Dr. Octagon - 'Dr. Octagonecologyst' (Dreamworks/Bulk)

God, the 90s were great. I forgot I had this, and I probably haven't listened to it in a decade, but I remember every word. I must have listened to this a lot in my University years, because almost every one of Kool Keith's bizarre lyrics has stayed with me. Every once in awhile I give hip-hop a chance, but I've learned that whenever it gets talked about as being "experimental" or "psychedelic" it's rarely those things. This would certainly be psychedelic from a lyrical perspective, in a horror movie way, though the frequent bizarre sex jokes and animal nonsense make Dr. Octagonecologyst  a unique, unclassifiable beast. No, I think this works precisely because it's not experimental at all. It's grounded by stunning hip-hop backing tracks courtesy of Dan the Automator, and I think the reason none of Keith Thrornton's followups have been very good is because this magical pairing was something that could only happen once.

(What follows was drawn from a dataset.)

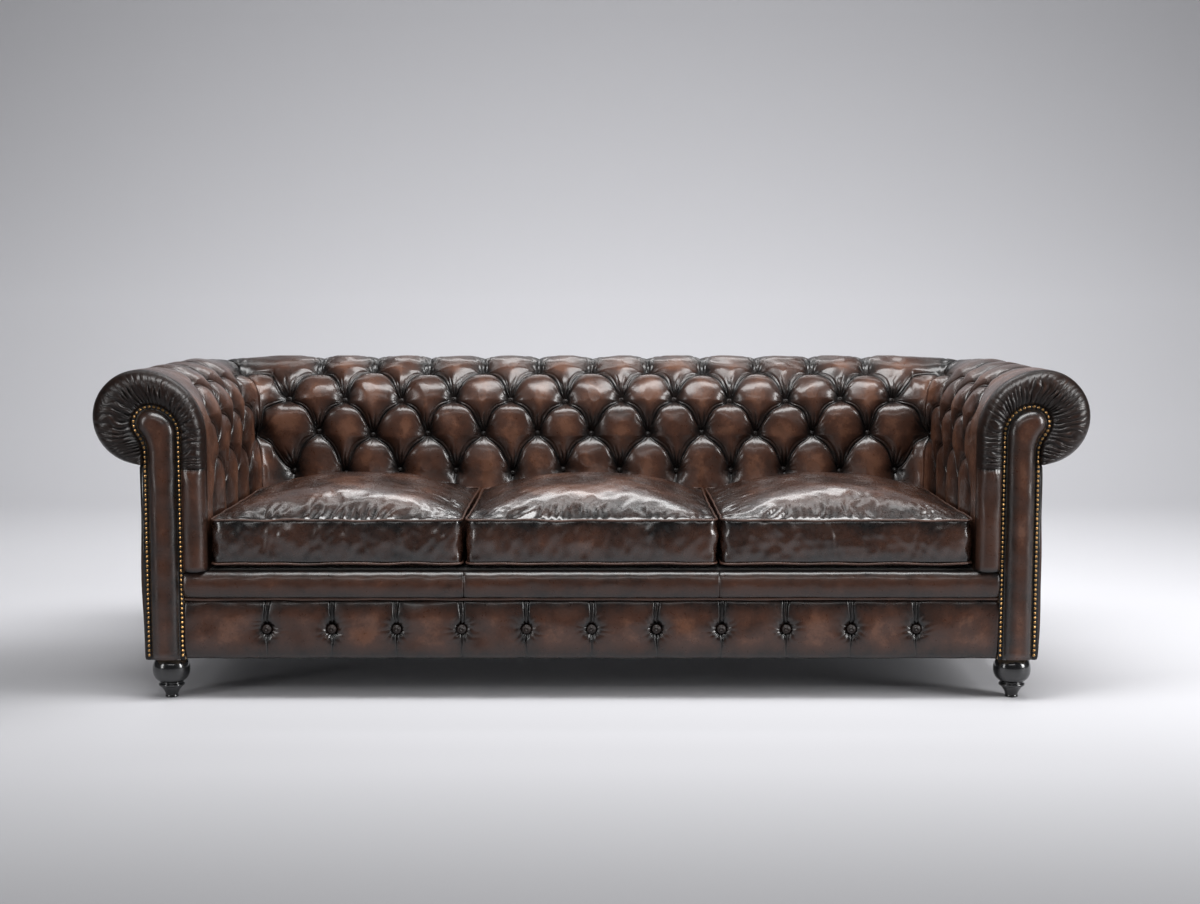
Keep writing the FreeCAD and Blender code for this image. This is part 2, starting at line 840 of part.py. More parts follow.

There's no atmosphere quite like this, even if this wasn't rap music; the skits don't bug me, the porno samples are somehow appropriate, and there's a few tracks (particularly 'Technical Difficulties') that verge into truly unexplored territory and are actually awe-inspiring at points. I saw Keith live, sometime around the Dr. Dooom album or maybe Matthew, and it was one of the worst performances I've ever seen, disappointing me to the point where I probably haven't listened to this since. As floundering as his post-Octagon career has been (and there's an article on Grantland that gets into the recent years), it's all forgiven for the magic of 'Blue Flowers', 'Earth People' and 'halfsharkalligatorhalfman' (a title which has a beautiful logic in itself). I'm not really qualified to discuss hip-hop at all, and my tastes (as revealed on these pages) are so hideously tied to white people my age that I'm embarrassed at my own stereotype. But this stays with me, a relic of my life that I've spent enough time with to forever feel a kinship when I meet, to cite a recent example, someone who signs their iPhone emails with "Sent from my 7XL (not yet invented)."